**AIM:** Reproduce each of the lines word for word.

Records that describe objects:
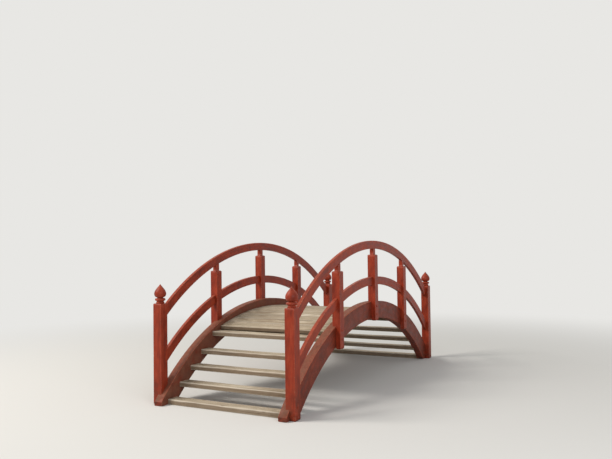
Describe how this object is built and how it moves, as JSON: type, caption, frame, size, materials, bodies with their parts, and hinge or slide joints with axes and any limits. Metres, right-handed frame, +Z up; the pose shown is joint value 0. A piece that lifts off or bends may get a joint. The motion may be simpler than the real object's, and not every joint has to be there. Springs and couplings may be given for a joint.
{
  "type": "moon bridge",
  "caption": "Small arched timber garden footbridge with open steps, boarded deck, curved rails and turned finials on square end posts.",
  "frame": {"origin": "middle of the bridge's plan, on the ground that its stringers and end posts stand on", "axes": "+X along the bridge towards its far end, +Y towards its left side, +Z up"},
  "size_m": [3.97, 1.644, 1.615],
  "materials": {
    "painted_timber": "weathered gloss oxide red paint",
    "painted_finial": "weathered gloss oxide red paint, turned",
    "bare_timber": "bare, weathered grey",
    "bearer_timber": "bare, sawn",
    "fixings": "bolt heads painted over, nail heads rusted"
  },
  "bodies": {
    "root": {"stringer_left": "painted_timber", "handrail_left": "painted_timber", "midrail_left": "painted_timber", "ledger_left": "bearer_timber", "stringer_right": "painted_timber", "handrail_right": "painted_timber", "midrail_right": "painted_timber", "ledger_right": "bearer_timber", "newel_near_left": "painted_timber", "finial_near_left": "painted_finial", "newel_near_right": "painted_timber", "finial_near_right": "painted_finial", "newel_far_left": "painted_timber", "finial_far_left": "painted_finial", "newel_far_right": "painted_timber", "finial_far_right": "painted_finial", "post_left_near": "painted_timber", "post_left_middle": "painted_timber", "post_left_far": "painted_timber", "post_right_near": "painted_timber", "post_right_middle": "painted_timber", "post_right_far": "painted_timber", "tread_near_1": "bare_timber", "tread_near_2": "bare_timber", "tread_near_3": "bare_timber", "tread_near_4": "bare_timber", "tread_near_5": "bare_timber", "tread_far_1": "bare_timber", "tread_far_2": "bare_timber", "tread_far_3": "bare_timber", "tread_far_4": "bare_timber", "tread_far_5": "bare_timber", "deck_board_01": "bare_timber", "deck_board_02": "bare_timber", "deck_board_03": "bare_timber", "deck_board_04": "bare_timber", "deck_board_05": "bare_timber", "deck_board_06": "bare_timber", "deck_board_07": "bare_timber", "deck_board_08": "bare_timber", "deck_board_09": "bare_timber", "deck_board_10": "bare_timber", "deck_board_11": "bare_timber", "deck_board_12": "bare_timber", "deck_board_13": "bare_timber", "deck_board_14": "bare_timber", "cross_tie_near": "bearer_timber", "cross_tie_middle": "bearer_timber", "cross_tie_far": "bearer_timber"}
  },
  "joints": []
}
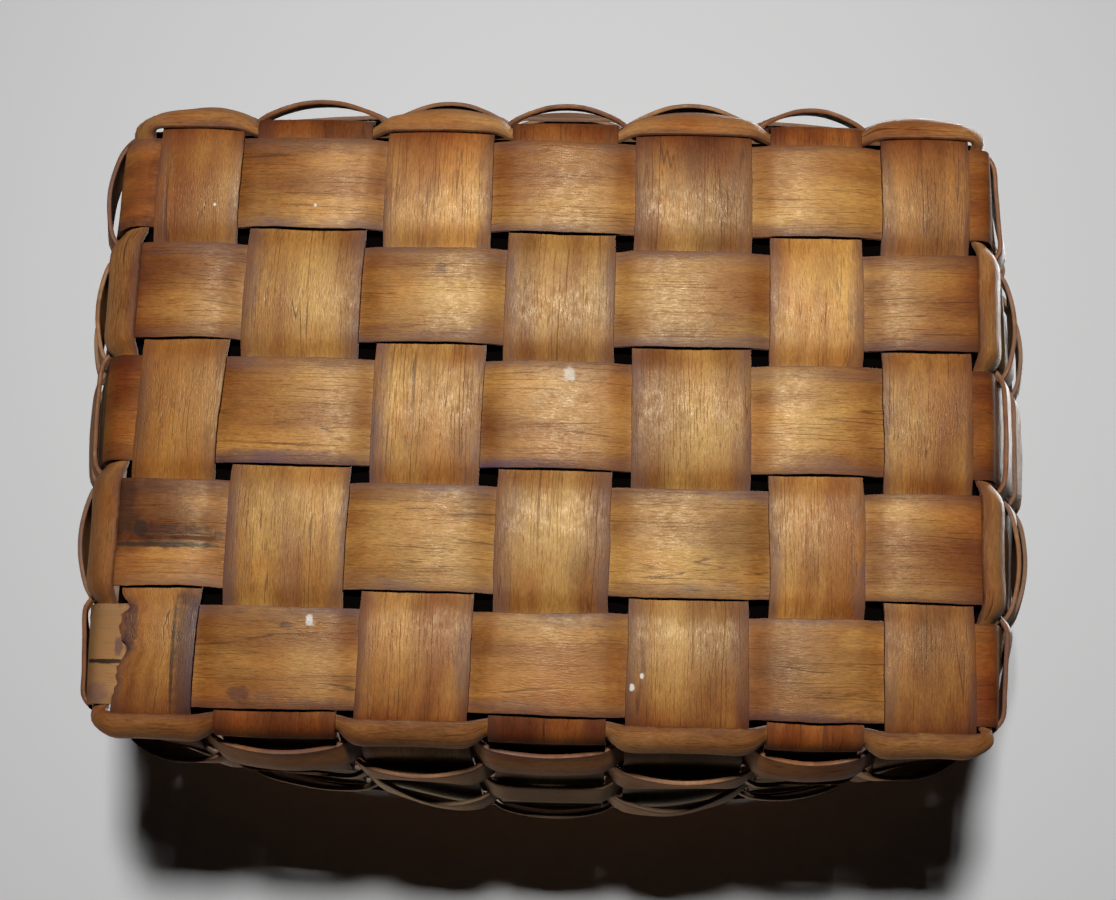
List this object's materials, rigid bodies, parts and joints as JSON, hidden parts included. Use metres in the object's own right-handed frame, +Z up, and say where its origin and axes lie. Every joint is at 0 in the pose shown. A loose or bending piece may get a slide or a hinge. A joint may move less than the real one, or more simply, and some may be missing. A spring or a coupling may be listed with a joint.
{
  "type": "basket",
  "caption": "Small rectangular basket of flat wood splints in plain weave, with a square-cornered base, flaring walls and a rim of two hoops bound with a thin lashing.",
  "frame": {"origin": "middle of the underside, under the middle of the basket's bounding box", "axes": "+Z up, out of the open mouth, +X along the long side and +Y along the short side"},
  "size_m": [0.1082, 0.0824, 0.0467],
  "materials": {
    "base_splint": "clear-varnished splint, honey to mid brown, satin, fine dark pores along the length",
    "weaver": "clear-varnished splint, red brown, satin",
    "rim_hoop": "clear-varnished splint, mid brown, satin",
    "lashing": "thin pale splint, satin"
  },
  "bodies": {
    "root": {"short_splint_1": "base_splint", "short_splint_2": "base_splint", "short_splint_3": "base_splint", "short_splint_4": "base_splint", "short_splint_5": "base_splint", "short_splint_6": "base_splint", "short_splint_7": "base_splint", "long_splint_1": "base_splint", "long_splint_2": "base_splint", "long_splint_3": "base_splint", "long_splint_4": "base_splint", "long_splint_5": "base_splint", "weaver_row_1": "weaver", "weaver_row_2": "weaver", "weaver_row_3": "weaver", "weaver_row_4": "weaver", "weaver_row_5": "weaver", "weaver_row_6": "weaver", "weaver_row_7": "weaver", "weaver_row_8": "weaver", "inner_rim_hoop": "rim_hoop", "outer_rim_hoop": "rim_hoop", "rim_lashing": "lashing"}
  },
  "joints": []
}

**EXPECTED OUTPUT:**
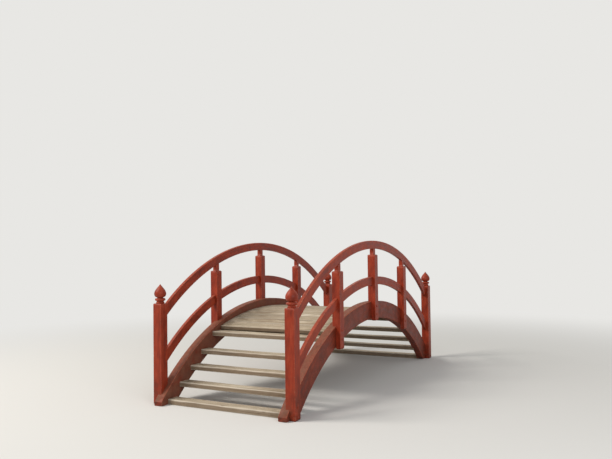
Describe how this object is built and how it moves, as JSON: type, caption, frame, size, materials, bodies with their parts, and hinge or slide joints with axes and any limits. Metres, right-handed frame, +Z up; the pose shown is joint value 0. A piece that lifts off or bends may get a joint. The motion may be simpler than the real object's, and not every joint has to be there. Springs and couplings may be given for a joint.
{
  "type": "moon bridge",
  "caption": "Small arched timber garden footbridge with open steps, boarded deck, curved rails and turned finials on square end posts.",
  "frame": {"origin": "middle of the bridge's plan, on the ground that its stringers and end posts stand on", "axes": "+X along the bridge towards its far end, +Y towards its left side, +Z up"},
  "size_m": [3.97, 1.644, 1.615],
  "materials": {
    "painted_timber": "weathered gloss oxide red paint",
    "painted_finial": "weathered gloss oxide red paint, turned",
    "bare_timber": "bare, weathered grey",
    "bearer_timber": "bare, sawn",
    "fixings": "bolt heads painted over, nail heads rusted"
  },
  "bodies": {
    "root": {"stringer_left": "painted_timber", "handrail_left": "painted_timber", "midrail_left": "painted_timber", "ledger_left": "bearer_timber", "stringer_right": "painted_timber", "handrail_right": "painted_timber", "midrail_right": "painted_timber", "ledger_right": "bearer_timber", "newel_near_left": "painted_timber", "finial_near_left": "painted_finial", "newel_near_right": "painted_timber", "finial_near_right": "painted_finial", "newel_far_left": "painted_timber", "finial_far_left": "painted_finial", "newel_far_right": "painted_timber", "finial_far_right": "painted_finial", "post_left_near": "painted_timber", "post_left_middle": "painted_timber", "post_left_far": "painted_timber", "post_right_near": "painted_timber", "post_right_middle": "painted_timber", "post_right_far": "painted_timber", "tread_near_1": "bare_timber", "tread_near_2": "bare_timber", "tread_near_3": "bare_timber", "tread_near_4": "bare_timber", "tread_near_5": "bare_timber", "tread_far_1": "bare_timber", "tread_far_2": "bare_timber", "tread_far_3": "bare_timber", "tread_far_4": "bare_timber", "tread_far_5": "bare_timber", "deck_board_01": "bare_timber", "deck_board_02": "bare_timber", "deck_board_03": "bare_timber", "deck_board_04": "bare_timber", "deck_board_05": "bare_timber", "deck_board_06": "bare_timber", "deck_board_07": "bare_timber", "deck_board_08": "bare_timber", "deck_board_09": "bare_timber", "deck_board_10": "bare_timber", "deck_board_11": "bare_timber", "deck_board_12": "bare_timber", "deck_board_13": "bare_timber", "deck_board_14": "bare_timber", "cross_tie_near": "bearer_timber", "cross_tie_middle": "bearer_timber", "cross_tie_far": "bearer_timber"}
  },
  "joints": []
}
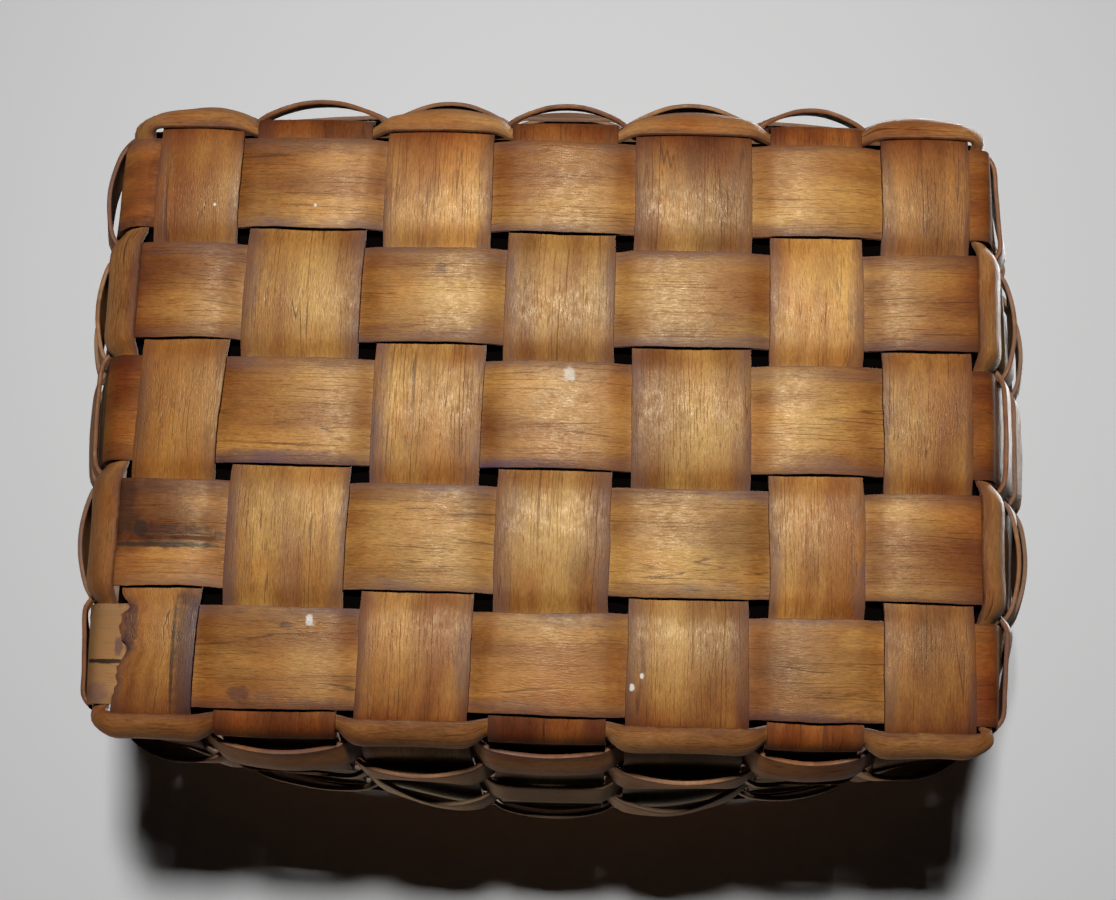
List this object's materials, rigid bodies, parts and joints as JSON, hidden parts included. Use metres in the object's own right-handed frame, +Z up, and say where its origin and axes lie. Every joint is at 0 in the pose shown. A loose or bending piece may get a slide or a hinge. A joint may move less than the real one, or more simply, and some may be missing. A spring or a coupling may be listed with a joint.
{
  "type": "basket",
  "caption": "Small rectangular basket of flat wood splints in plain weave, with a square-cornered base, flaring walls and a rim of two hoops bound with a thin lashing.",
  "frame": {"origin": "middle of the underside, under the middle of the basket's bounding box", "axes": "+Z up, out of the open mouth, +X along the long side and +Y along the short side"},
  "size_m": [0.1082, 0.0824, 0.0467],
  "materials": {
    "base_splint": "clear-varnished splint, honey to mid brown, satin, fine dark pores along the length",
    "weaver": "clear-varnished splint, red brown, satin",
    "rim_hoop": "clear-varnished splint, mid brown, satin",
    "lashing": "thin pale splint, satin"
  },
  "bodies": {
    "root": {"short_splint_1": "base_splint", "short_splint_2": "base_splint", "short_splint_3": "base_splint", "short_splint_4": "base_splint", "short_splint_5": "base_splint", "short_splint_6": "base_splint", "short_splint_7": "base_splint", "long_splint_1": "base_splint", "long_splint_2": "base_splint", "long_splint_3": "base_splint", "long_splint_4": "base_splint", "long_splint_5": "base_splint", "weaver_row_1": "weaver", "weaver_row_2": "weaver", "weaver_row_3": "weaver", "weaver_row_4": "weaver", "weaver_row_5": "weaver", "weaver_row_6": "weaver", "weaver_row_7": "weaver", "weaver_row_8": "weaver", "inner_rim_hoop": "rim_hoop", "outer_rim_hoop": "rim_hoop", "rim_lashing": "lashing"}
  },
  "joints": []
}